There were too many of them and they were unmanageable. And, just as some earthquake-prone cities wait for the predicted catastrophe to destroy them, so the ancient Romans waited in dread for the slaves to revolt.
And it happened. The year was 73 B.C. and the man who began it was a Tracian slave named Spartacus. With the speed of a forest fire spreading, a hundred thousand slaves burst from their bonds and held the lower half of Italy in a grip of terror. In Rome, there was panic, with the mob clamouring for action against the bandit insurgents.

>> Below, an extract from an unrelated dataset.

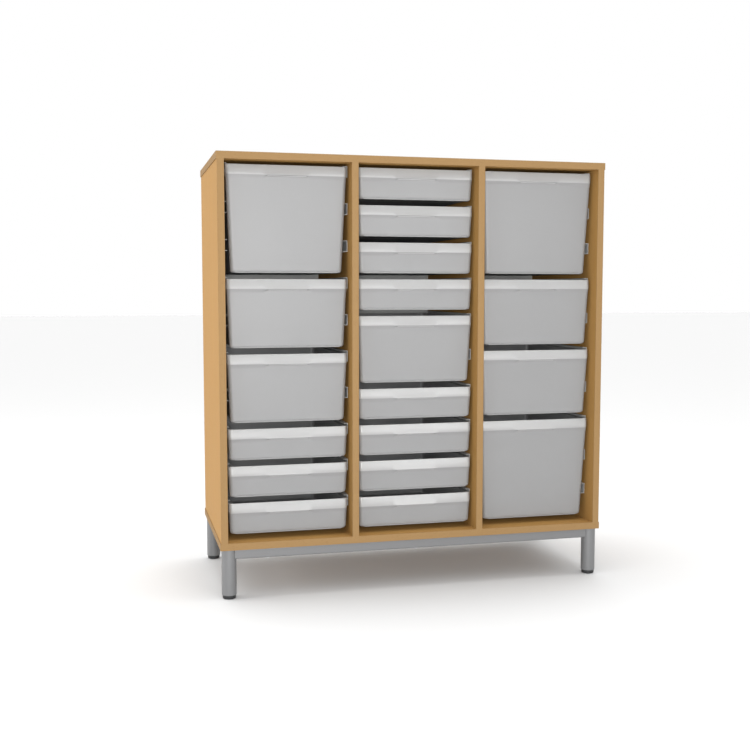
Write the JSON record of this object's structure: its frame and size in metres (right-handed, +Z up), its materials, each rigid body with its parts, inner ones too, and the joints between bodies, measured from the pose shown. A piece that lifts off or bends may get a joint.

In haste, the Senate appointed Marcus Crassus to lead the attack against Spartacus. Crassus was given six legions and he did his work well. He drove Spartacus back across Italy and in the year 71 B.C. defeated the slaves and killed Spartacus. Crassus was pleased with his triumph and celebrated it by crucifying 6,000 of his prisoners along the Appian Way all the way to Rome.
As the victorious general began his triumphant homeward march, a remarkable thing happened. A small band of slaves who had escaped were surprised by the army of another Roman general, Gnaeus Pompeius, on his way home from a war in Spain. The band of slaves was, of course, swiftly annihilated.
A few days later, before the astonished Crassus, Gnaeus Pompeius blandly told the Roman Senate that he was the man who had put down the slave revolt and saved Rome.
This astonishing claim was typically Roman in its flamboyance and typical of Pompeius, whom we call Pompey the Great. Like many of his great contemporaries – the famous orator Cicero, the immortal Julius Caesar – he was a man driven almost mad by ambition, ready to lie, cheat and conquer to earn personal fame.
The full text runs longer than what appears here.